Unlike previous radio units such as those produced by Ericsson, recent radio units are autonomous Linux systems that need to be updated or modified to meet cybersecurity standards or “front-haul” network constraints. During pilot phase of a project, root access to the embedded Linux OS of the radio unit can be mandatory to make minor changes to the operating system configuration without having to wait for a new release from the radio unit vendor. In a recent deployment project involving Rapid.Space, access to root password of the radio unit was instrumental to meet all requirements of the front haul network. Without root password, the project would have failed. For similar reasons, interchanging one radio unit with another from a different vendor requires, most of the time, minor changes of the embedded Linux OS of the new radio unit model and thus, requires root password access.

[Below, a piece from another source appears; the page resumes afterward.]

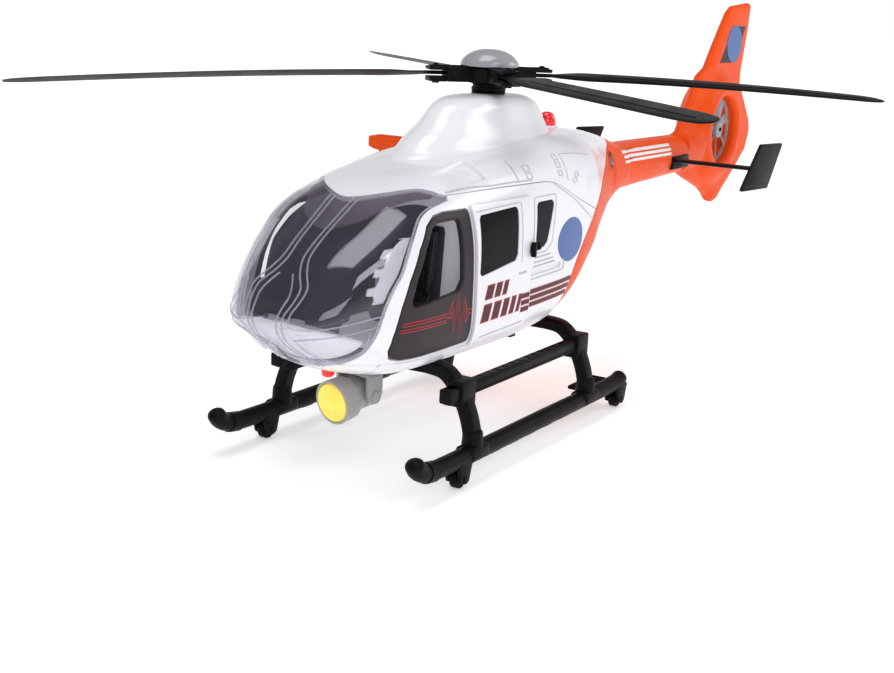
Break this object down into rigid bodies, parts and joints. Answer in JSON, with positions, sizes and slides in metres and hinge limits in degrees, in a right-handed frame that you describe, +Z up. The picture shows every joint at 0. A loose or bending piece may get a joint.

During the commercial  deployment phase, access to the source code of radio unit m-place is essential. As any other company, current radio unit vendors can face management changes or other major changers. In case of bankruptcy or poor cooperation of the radio unit provider, having access to the source code of the management plane can save an infrastructure. Conversely, not having this source code can lead to having to rip and replace radio heads whose embedded Linux OS is no longer evolving and therefore no longer complies with the legal cyber security requirements (e.g. CRA regulation in EU) or poses compatibility problems in case of evolution of the front-haul configuration (e.g. change of ssh key types for the m-plane, switch to IPv6, etc.). Some changes in front-haul configuration could be imposed for compatibility reasons with new radio units models introduced in the infrastructure. Without access to the source code, there is no way to guarantee that future radio units are interchangeable with current radio units.


There is one limitation in Amarisoft stack: only one single trx driver can be used at the same time (ex. only CPRI, only PCIe SDR, etc.). Supporting both SDR (PCIe) and CPRI at the same time is not planned currently by Amarisoft, although this could change in the future.